#### DATASET EXCERPT:
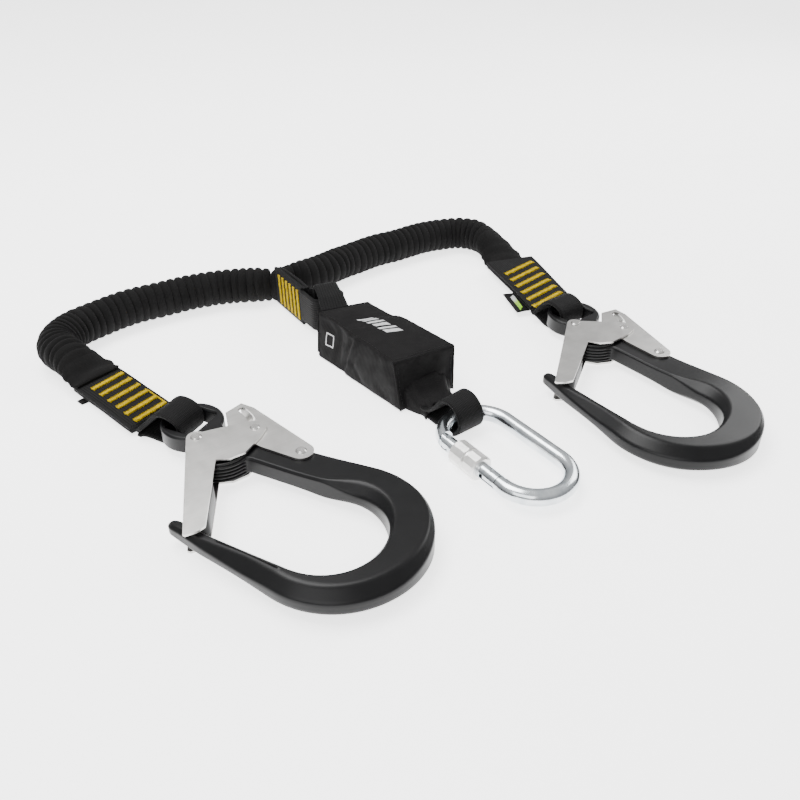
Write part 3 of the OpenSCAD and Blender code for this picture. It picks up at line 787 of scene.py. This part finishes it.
def leg(name, route, mat, seed, smooth_from, flat_from, end_shape):
    """A pleated elastic sleeve. Its pleats fade over the last smooth_from, and it flattens over
    the last flat_from, to the half width, half height and middle height in end_shape."""
    line = resample(catmull(route), LEG_STEP)
    n, sides, pitch, bend_pitch, depth = len(line), 56, 7.2, 5.4, 3.1
    at = np.linspace(0, LEG_STEP * (n - 1), n)
    total = at[-1]
    rng = np.random.default_rng(seed)
    marks = [0.0]
    while marks[-1] < total:
        tight = name == "left" and total - 92 < marks[-1] < total - 24
        marks.append(marks[-1] + (bend_pitch if tight else pitch) * rng.uniform(0.92, 1.08))
    height = rng.uniform(0.9, 1.04, len(marks) + 1)
    lean = rng.uniform(-0.9, 0.9, len(marks) + 1)
    turn = rng.uniform(0, 2 * math.pi, len(marks) + 1)
    rings, centres = [], []
    theta = np.linspace(0, 2 * math.pi, sides, endpoint=False)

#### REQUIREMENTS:
All of the data needs to be printed once more, exactly.

#### RESPONSE TO THIS TASK:
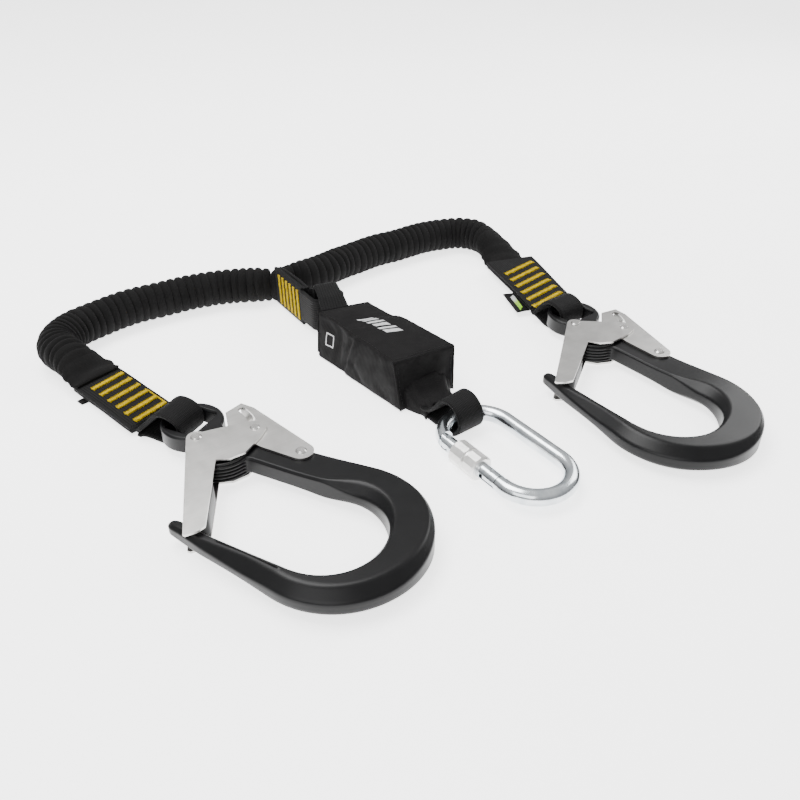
Write part 3 of the OpenSCAD and Blender code for this picture. It picks up at line 787 of scene.py. This part finishes it.
def leg(name, route, mat, seed, smooth_from, flat_from, end_shape):
    """A pleated elastic sleeve. Its pleats fade over the last smooth_from, and it flattens over
    the last flat_from, to the half width, half height and middle height in end_shape."""
    line = resample(catmull(route), LEG_STEP)
    n, sides, pitch, bend_pitch, depth = len(line), 56, 7.2, 5.4, 3.1
    at = np.linspace(0, LEG_STEP * (n - 1), n)
    total = at[-1]
    rng = np.random.default_rng(seed)
    marks = [0.0]
    while marks[-1] < total:
        tight = name == "left" and total - 92 < marks[-1] < total - 24
        marks.append(marks[-1] + (bend_pitch if tight else pitch) * rng.uniform(0.92, 1.08))
    height = rng.uniform(0.9, 1.04, len(marks) + 1)
    lean = rng.uniform(-0.9, 0.9, len(marks) + 1)
    turn = rng.uniform(0, 2 * math.pi, len(marks) + 1)
    rings, centres = [], []
    theta = np.linspace(0, 2 * math.pi, sides, endpoint=False)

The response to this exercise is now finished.